Saturday, 11 April 2009


i am so tired of getting this message in my facebook inbox.
messages used to be juicy tidbits too sensational to be written on walls and now it's just 'take this survey' or 'julie and bobby are getting married!!!'
anyway...why is provo so obsessed with The Dance Party??
freshman year it was fun. sophomore year it was old. now it's TORTURE.
the loud music, awkward b'in & g'in, being covered in that guy's sweat..not a fan.
yet i still find myself there, looking at crowds of beautiful men i will never talk to, because there's nothing else to do. awful.
last night i went to one and started talking to this kid about my glasses, as they are a surprisingly common topic of conversation. ("are those real?" "why yes they are. oh and the glasses are too")
by 'talking' i mean, well, screaming. let me demonstrate.
me: 'hey'
kid: 'what?'
me: 'HEY'
kid: huh?
me: "HI!!!!!!!!!!!!!!!!!!!!!!!!!!!!!!!"
kid: 'oh, hey. what's you're name?'
me: (oh great) "Rebbie"
kid: "huh?"
finally i took his phone and typed it in. didn't give him my number though...?? stupid me. anyway. we danced away awkwardly. haha. what else can you do?
apparently we go to these things to meet people. in reality we all just check each other out and never see each other again. welcome to the technology age where the only interaction possible is digital!!!!! THE HUMANS ARE DEAD. (flight of the concords anyone?)

so this is the hottest new location for The Dance Party, where gangsters and hipsters alike can be found.
don't get me wrong, many of you are aware of my affinity for gettin down. but if i'm really gonna get DOWN, i'm wearing my sweats and nike dunks and showing up at 9:00 when no one's there and i've got the place to myself and my girls.
unfortunately, if you actually want to MEET PEOPLE, this is inefficient. it seems that boys in provo don't look at you unless you're wearing $200 jeans and live at alpine village. maybe it's just me...
anyway, there has to be a solution. there has to!! i just don't know what it is yet. until i find it, see ya'all next weekend at spoon me. yuck.

Saturday, 4 April 2009

touching conference post.

don't you adore provo during conference? love love love it! especially this guy and his soothing voice. so much inspiration just floating around in the air. or wait was that snow.....
just thought i'd try to lose the sarcasm for a day. or a post at least :)

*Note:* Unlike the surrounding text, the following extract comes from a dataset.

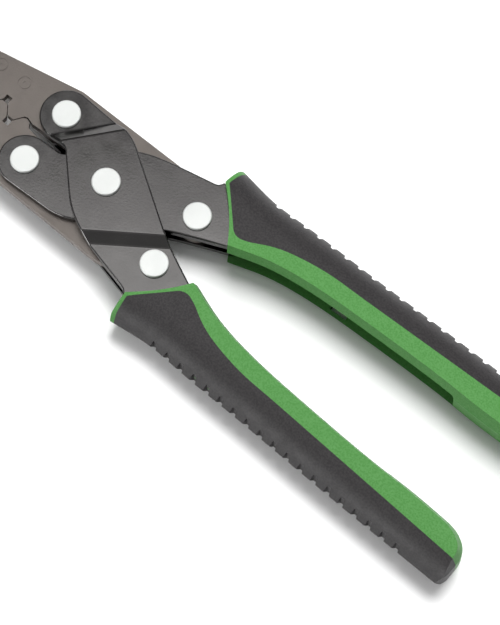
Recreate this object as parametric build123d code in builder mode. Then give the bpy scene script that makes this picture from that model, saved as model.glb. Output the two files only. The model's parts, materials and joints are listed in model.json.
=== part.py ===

anyone ever read dandelion wine? the two boys keep a list of 'revelations' they have. i started doing this in high school and i love it. not like crazy/weird/angel came to my bedside revelations, just little things i've learned or realized. i was reading through them the other day and amidst the many profound and perfectly written insights here's one i found:
#109. i am SO tired of feeling inadequate.
why do we do this to ourselves? am i just a perfectionist or does everyone feel like this? blah. i hate it.
i found this quote by my favorite apostle whose beautiful words i miss dearly, the one and only elder neal a. maxwell. it's long. but read it.

"Now may I speak, not to the slacker in the kingdom, but to those who carry their own load and more; not to those lulled into false security, but to those buffeted by false insecurity, who, though laboring devotedly in the Kingdom, have recurring feelings of falling forever short.

"The first thing to be said of this feeling of inadequacy is that it is normal. There is no way the Church can honestly describe where we must yet go and what we must yet do without creating a sense of immense distance. Following Celestial road signs while in Telestial traffic jams is not easy, especially when we are not just moving next door--or even across town.

"In a Kingdom where perfection is an eventual expectation, each other's needs for improvement have a way of being noticed.

"Some of us who would not chastise a neighbor for his frailties have a field day with our own. Some of us stand before no more harsh a judge than ourselves, a judge who stubbornly refuses to admit much happy evidence and who cares nothing for due process. Fortunately the lord loves us more than we love ourselves.

"Yes, brothers and sisters, this is a gospel of grand expectations, but God's grace is sufficient for each of us. Discouragement is not the absene of adequacy but the absence of courage, and our personal proress should be yet another way we witness to the wonder of it all!"

anyway. be happy, God realizes you're trying!